DATA BLOCK

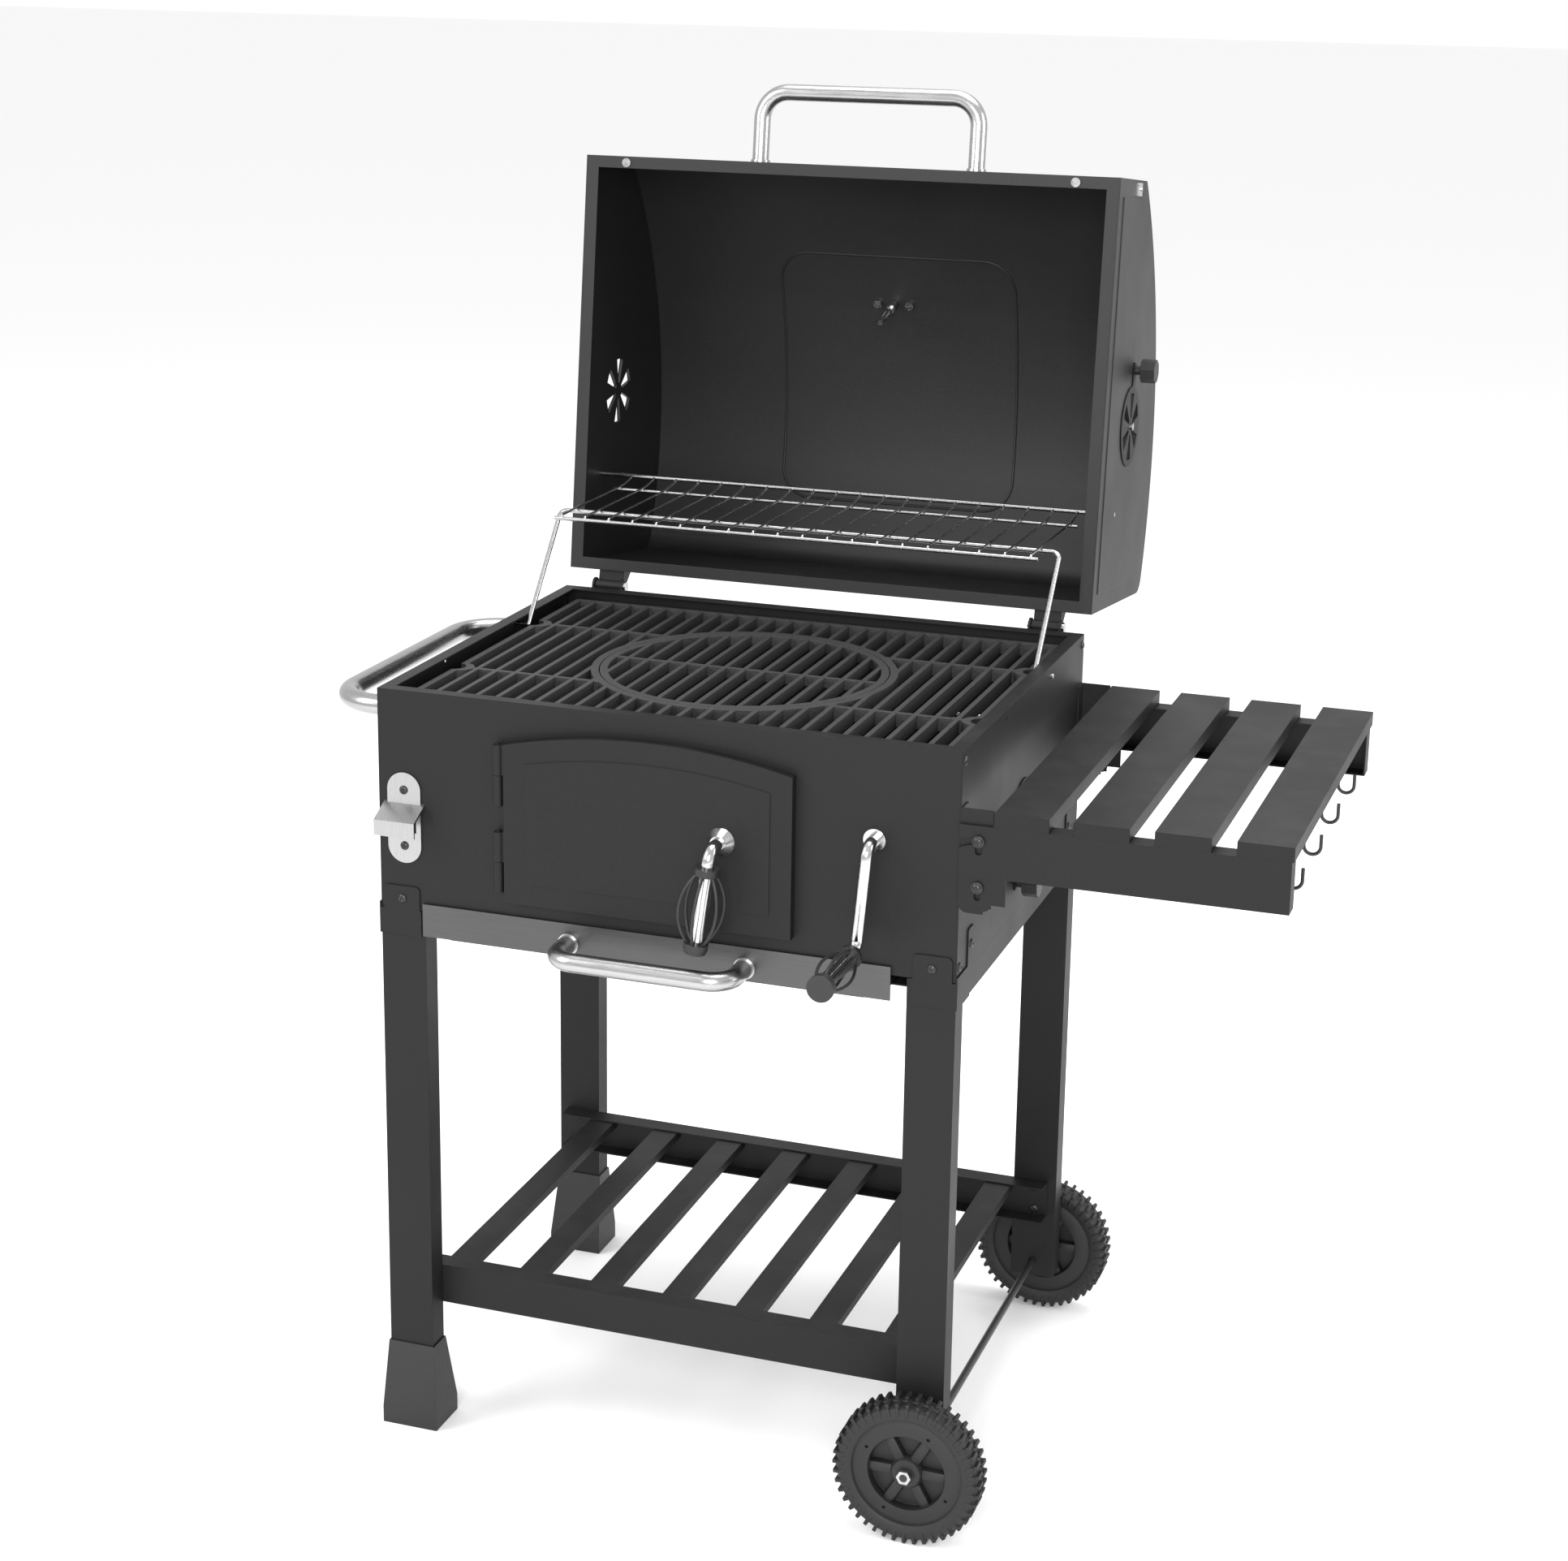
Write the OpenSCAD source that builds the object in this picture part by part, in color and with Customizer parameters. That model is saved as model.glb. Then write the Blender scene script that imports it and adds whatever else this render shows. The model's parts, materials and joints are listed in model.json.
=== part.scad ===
// Charcoal grill trolley: sheet-steel firebox on four legs, barrel lid, folding side shelf,
// ash drawer, height-adjustable coal tray, warming rack and two wheels.
// X runs along the front, the front faces -Y, +Z is up. The firebox is centred on X = Y = 0
// while it is drawn, and place() then moves everything so that the origin is on the ground
// under the middle of the whole trolley.

/* [Firebox] */
// Outside width of the firebox
box_w = 600; // [500:1:720]
// Outside depth of the firebox
box_d = 478; // [400:1:574]
// Height of the firebox panels
box_h = 228; // [210:1:274]
// Height of the firebox rim above the ground
rim_z = 800; // [740:1:960]
// Thickness of the steel sheet
sheet_t = 1.5; // [1.2:0.1:2]
// Width of the folded flange round the rim
rim_flange = 14; // [10:1:16]
// Width of the folded flange round the bottom
base_flange = 12; // [10:1:15]

/* [Door] */
// Left edge of the fire door, from the middle of the firebox
door_left = -160; // [-170:1:-120]
// Width of the fire door
door_w = 298; // [240:1:320]
// Height of the door at its sides
door_h = 162; // [130:1:165]
// Height of the door's bottom edge above the bottom of the firebox
door_lift = 25; // [20:1:30]
// Rise of the arched top edge
door_rise = 18; // [10:1:22]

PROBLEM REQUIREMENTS
Restate the first line and every line after it, word for word, stopping once the line with "the whole trolley." is done.

EXERCISE OUTPUT
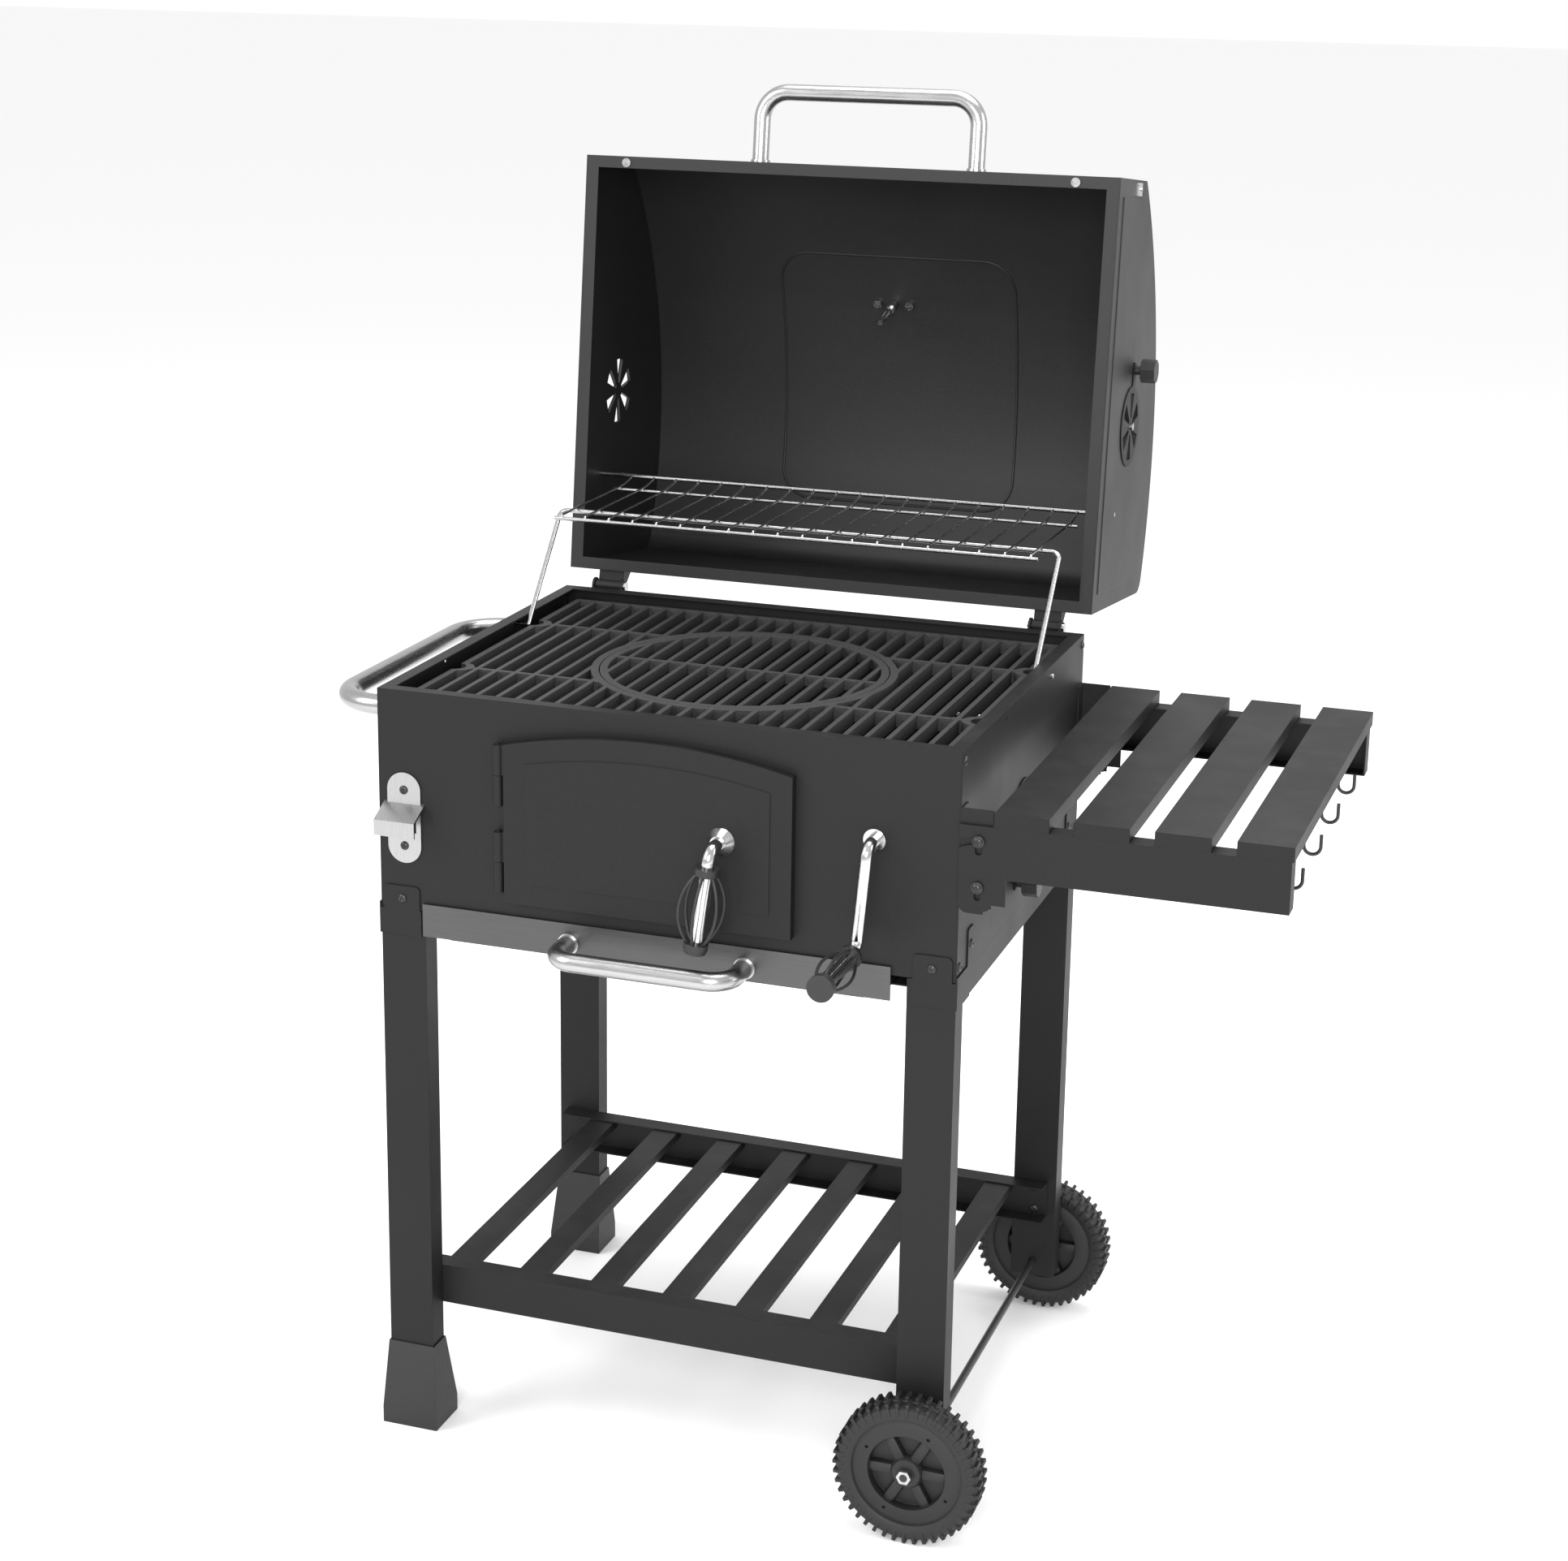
Write the OpenSCAD source that builds the object in this picture part by part, in color and with Customizer parameters. That model is saved as model.glb. Then write the Blender scene script that imports it and adds whatever else this render shows. The model's parts, materials and joints are listed in model.json.
=== part.scad ===
// Charcoal grill trolley: sheet-steel firebox on four legs, barrel lid, folding side shelf,
// ash drawer, height-adjustable coal tray, warming rack and two wheels.
// X runs along the front, the front faces -Y, +Z is up. The firebox is centred on X = Y = 0
// while it is drawn, and place() then moves everything so that the origin is on the ground
// under the middle of the whole trolley.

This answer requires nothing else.